[begin Data section]
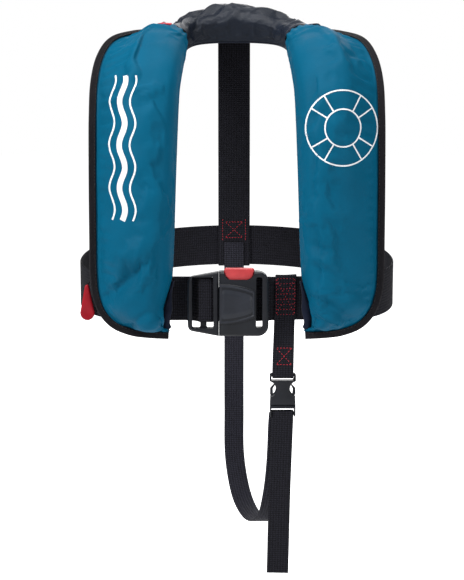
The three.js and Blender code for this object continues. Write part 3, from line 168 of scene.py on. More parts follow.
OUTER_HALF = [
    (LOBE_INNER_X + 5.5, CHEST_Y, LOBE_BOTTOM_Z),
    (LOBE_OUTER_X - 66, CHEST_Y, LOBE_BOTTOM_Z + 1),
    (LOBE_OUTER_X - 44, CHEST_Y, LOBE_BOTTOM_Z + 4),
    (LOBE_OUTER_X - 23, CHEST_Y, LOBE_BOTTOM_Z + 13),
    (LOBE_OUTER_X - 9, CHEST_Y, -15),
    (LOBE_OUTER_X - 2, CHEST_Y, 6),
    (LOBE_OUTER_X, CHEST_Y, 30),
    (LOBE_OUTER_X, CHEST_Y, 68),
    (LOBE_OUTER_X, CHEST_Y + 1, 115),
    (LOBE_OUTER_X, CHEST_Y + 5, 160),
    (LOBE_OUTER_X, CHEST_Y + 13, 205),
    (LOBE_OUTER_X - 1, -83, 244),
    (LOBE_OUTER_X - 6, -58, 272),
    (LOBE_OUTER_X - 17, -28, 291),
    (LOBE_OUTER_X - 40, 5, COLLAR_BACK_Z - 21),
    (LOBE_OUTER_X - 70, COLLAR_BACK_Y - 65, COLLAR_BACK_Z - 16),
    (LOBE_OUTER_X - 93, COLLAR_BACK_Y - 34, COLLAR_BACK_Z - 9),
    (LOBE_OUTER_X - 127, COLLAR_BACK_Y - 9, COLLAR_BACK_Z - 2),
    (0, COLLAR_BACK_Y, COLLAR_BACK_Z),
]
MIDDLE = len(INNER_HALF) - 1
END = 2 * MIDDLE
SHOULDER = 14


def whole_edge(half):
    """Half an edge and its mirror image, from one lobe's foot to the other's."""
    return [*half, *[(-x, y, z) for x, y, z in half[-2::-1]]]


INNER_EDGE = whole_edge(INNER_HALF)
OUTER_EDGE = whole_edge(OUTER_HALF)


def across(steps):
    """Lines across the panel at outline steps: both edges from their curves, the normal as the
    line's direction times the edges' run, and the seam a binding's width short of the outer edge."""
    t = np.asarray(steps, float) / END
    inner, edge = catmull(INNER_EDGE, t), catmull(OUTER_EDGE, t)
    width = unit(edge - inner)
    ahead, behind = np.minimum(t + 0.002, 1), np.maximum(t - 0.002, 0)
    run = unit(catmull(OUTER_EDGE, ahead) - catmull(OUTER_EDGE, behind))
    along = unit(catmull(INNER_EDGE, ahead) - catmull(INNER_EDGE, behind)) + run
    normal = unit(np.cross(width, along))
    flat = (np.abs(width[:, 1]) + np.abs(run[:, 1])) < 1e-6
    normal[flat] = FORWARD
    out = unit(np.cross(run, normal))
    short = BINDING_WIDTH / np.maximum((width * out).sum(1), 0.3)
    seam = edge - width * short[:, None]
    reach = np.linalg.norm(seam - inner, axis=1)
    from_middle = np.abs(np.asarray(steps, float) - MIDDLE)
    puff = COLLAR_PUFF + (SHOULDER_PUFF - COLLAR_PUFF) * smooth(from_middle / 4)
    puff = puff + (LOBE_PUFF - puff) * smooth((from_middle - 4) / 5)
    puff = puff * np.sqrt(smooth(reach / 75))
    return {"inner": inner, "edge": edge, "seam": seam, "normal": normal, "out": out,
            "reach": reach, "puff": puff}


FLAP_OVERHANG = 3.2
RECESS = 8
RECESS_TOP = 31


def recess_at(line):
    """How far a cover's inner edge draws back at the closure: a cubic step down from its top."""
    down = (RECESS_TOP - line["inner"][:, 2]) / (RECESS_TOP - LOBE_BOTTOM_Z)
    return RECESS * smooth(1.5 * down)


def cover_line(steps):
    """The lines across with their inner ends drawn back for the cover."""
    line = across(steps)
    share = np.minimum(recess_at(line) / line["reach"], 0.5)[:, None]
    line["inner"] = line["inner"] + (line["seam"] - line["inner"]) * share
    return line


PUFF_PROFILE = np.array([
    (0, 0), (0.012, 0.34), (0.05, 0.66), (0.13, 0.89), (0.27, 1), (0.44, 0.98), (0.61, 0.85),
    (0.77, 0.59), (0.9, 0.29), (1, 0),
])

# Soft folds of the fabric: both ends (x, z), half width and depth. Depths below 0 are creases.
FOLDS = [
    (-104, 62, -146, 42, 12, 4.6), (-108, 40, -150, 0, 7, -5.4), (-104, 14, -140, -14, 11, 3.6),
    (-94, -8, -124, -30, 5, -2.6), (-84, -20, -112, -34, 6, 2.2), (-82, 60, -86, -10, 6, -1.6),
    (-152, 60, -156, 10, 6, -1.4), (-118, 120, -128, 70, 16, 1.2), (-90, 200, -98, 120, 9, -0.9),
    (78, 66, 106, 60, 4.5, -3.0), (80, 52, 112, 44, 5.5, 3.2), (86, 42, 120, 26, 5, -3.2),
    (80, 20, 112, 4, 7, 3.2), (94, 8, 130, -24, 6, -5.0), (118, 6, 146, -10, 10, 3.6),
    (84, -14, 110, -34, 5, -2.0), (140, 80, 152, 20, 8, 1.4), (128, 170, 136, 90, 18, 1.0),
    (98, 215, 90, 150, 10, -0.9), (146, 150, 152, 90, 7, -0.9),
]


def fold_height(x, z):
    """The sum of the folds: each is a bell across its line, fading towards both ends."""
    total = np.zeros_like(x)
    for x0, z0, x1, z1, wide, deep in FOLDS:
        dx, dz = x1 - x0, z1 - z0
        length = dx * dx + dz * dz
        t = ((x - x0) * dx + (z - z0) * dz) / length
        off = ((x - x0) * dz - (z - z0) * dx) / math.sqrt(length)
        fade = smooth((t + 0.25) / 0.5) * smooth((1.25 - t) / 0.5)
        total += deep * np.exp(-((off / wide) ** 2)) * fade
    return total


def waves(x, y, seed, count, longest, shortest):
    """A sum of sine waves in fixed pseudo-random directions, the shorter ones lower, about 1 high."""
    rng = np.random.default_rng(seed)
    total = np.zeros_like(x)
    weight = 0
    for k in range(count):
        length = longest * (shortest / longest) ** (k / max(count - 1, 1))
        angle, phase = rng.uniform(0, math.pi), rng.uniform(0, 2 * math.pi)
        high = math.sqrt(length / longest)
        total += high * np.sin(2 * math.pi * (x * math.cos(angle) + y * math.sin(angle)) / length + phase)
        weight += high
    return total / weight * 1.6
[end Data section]
*Problem to work on:* Please give an exact restatement of only the lines from the beginning of the material above to the line with "OUTER_EDGE = whole_edge(OUTER_HALF)", inclusive.

*Output below:*
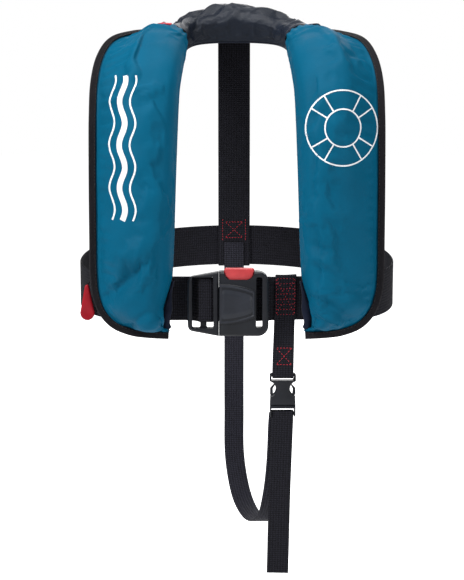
The three.js and Blender code for this object continues. Write part 3, from line 168 of scene.py on. More parts follow.
OUTER_HALF = [
    (LOBE_INNER_X + 5.5, CHEST_Y, LOBE_BOTTOM_Z),
    (LOBE_OUTER_X - 66, CHEST_Y, LOBE_BOTTOM_Z + 1),
    (LOBE_OUTER_X - 44, CHEST_Y, LOBE_BOTTOM_Z + 4),
    (LOBE_OUTER_X - 23, CHEST_Y, LOBE_BOTTOM_Z + 13),
    (LOBE_OUTER_X - 9, CHEST_Y, -15),
    (LOBE_OUTER_X - 2, CHEST_Y, 6),
    (LOBE_OUTER_X, CHEST_Y, 30),
    (LOBE_OUTER_X, CHEST_Y, 68),
    (LOBE_OUTER_X, CHEST_Y + 1, 115),
    (LOBE_OUTER_X, CHEST_Y + 5, 160),
    (LOBE_OUTER_X, CHEST_Y + 13, 205),
    (LOBE_OUTER_X - 1, -83, 244),
    (LOBE_OUTER_X - 6, -58, 272),
    (LOBE_OUTER_X - 17, -28, 291),
    (LOBE_OUTER_X - 40, 5, COLLAR_BACK_Z - 21),
    (LOBE_OUTER_X - 70, COLLAR_BACK_Y - 65, COLLAR_BACK_Z - 16),
    (LOBE_OUTER_X - 93, COLLAR_BACK_Y - 34, COLLAR_BACK_Z - 9),
    (LOBE_OUTER_X - 127, COLLAR_BACK_Y - 9, COLLAR_BACK_Z - 2),
    (0, COLLAR_BACK_Y, COLLAR_BACK_Z),
]
MIDDLE = len(INNER_HALF) - 1
END = 2 * MIDDLE
SHOULDER = 14


def whole_edge(half):
    """Half an edge and its mirror image, from one lobe's foot to the other's."""
    return [*half, *[(-x, y, z) for x, y, z in half[-2::-1]]]


INNER_EDGE = whole_edge(INNER_HALF)
OUTER_EDGE = whole_edge(OUTER_HALF)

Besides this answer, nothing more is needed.